6. We realised that for the issue to arise, there must be a successful change in the contract state together with a failed transaction (with map delete being executed) in the same block.

7. A fix was implemented and pushed to our Github code repository on 19 Oct 2020. A new release, v6.4.2, was also released on the same day.

Actions Taken Post-Investigation

Since the second issue was a protocol-level bug, we had to conduct a network upgrade to push the fix. We therefore announced an unscheduled mainnet upgrade on 19 Oct 2020 followed by a contract upgrade that could take up to 48 hours. An hour before the mainnet upgrade (at epoch 836973), we paused the staking contract to ensure that once the mainnet upgrade was finished, users should not get to modify the contract state.

The network upgrade commenced on 20 Oct 2020 5:00hrs (UTC) and finished at 7:40hrs (UTC) on the same day. This prepared the ground to upgrade the contract and undo the deletion that happened. We used this opportunity to also push the integer overflow fix. As part of the upgrade, we patched the contract state such that the unclaimable stake reward was claimable again. On 22nd October 08:42hrs (UTC), smart contract was upgraded and unpaused and staking activity resumed.

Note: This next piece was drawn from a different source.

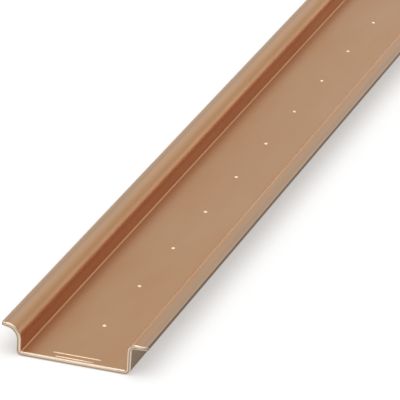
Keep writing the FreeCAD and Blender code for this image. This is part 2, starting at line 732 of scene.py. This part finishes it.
def make_world():
    """A soft dome with its glows, which looks white at its foot, where it meets the floor."""
    world = bpy.data.worlds.new("studio")
    tree = Tree(world)
    direction = tree.add("TexCoord").outputs["Generated"]
    foot = [math.sin(math.radians(elevation)) for elevation in DOME_FOOT]
    white = tree.mapped(tree.apart(direction)["Z"], *foot, 1.0 - DOME_LEVEL, 0.0, smooth=True)
    glows = [dome_glow(tree, direction, *glow) for glow in DOME_GLOWS]
    level = tree.total(tree.product(white, tree.looked_at()), DOME_LEVEL, *glows)
    dome = tree.fill(tree.add("Background"), {"Color": (1.0, 1.0, 1.0, 1.0), "Strength": level})
    tree.fill(tree.add("OutputWorld"), {"Surface": dome.outputs["Background"]})
    bpy.context.scene.world = world


def make_lamp():
    azimuth, elevation, width, strength = OVERHEAD
    data = bpy.data.lights.new("overhead", "SUN")
    data.energy = strength
    data.angle = math.radians(width)
    lamp = bpy.data.objects.new("overhead", data)
    lamp.rotation_mode = "QUATERNION"
    lamp.rotation_quaternion = towards(azimuth, elevation).to_track_quat("Z", "Y")
    bpy.context.scene.collection.objects.link(lamp)


# Camera: where it stands, the point of the rail's underside plane in the middle of the picture,
# its roll in degrees, and the long lens in pixels of the picture, with the sensor in millimetres
CAMERA_AT = Vector((277.8, -1328.6, 395.9)) * MM
LOOK_AT = Vector((-4.3, -394.4, 0.0)) * MM
CAMERA_ROLL = 3.13
LENS_PIXELS = 4287
PICTURE_PIXELS = 400
SENSOR = 36.0
CLIP_NEAR = 0.05
CLIP_FAR = 100.0


def make_camera():
    data = bpy.data.cameras.new("camera")
    data.sensor_width = SENSOR
    data.lens = LENS_PIXELS / PICTURE_PIXELS * SENSOR
    data.clip_start = CLIP_NEAR
    data.clip_end = CLIP_FAR
    camera = bpy.data.objects.new("camera", data)
    aim = (LOOK_AT - CAMERA_AT).to_track_quat("-Z", "Y").to_matrix().to_4x4()
    roll = Matrix.Rotation(math.radians(CAMERA_ROLL), 4, "Z")
    camera.matrix_world = Matrix.Translation(CAMERA_AT) @ aim @ roll
    bpy.context.scene.collection.objects.link(camera)
    bpy.context.scene.camera = camera


make_rail()
make_floor()
make_world()
make_lamp()
make_camera()
bpy.context.scene.view_settings.view_transform = "Standard"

The second issue was a bit difficult to catch as it was a corner case at the protocol-level but we should have caught the integer overflow issue. We apologize for having missed it during contract development. Having said that, we are continuously running monitoring scripts so that we can continue to quickly identify and mitigate issues, and ensure a smooth network experience for all users in the ecosystem.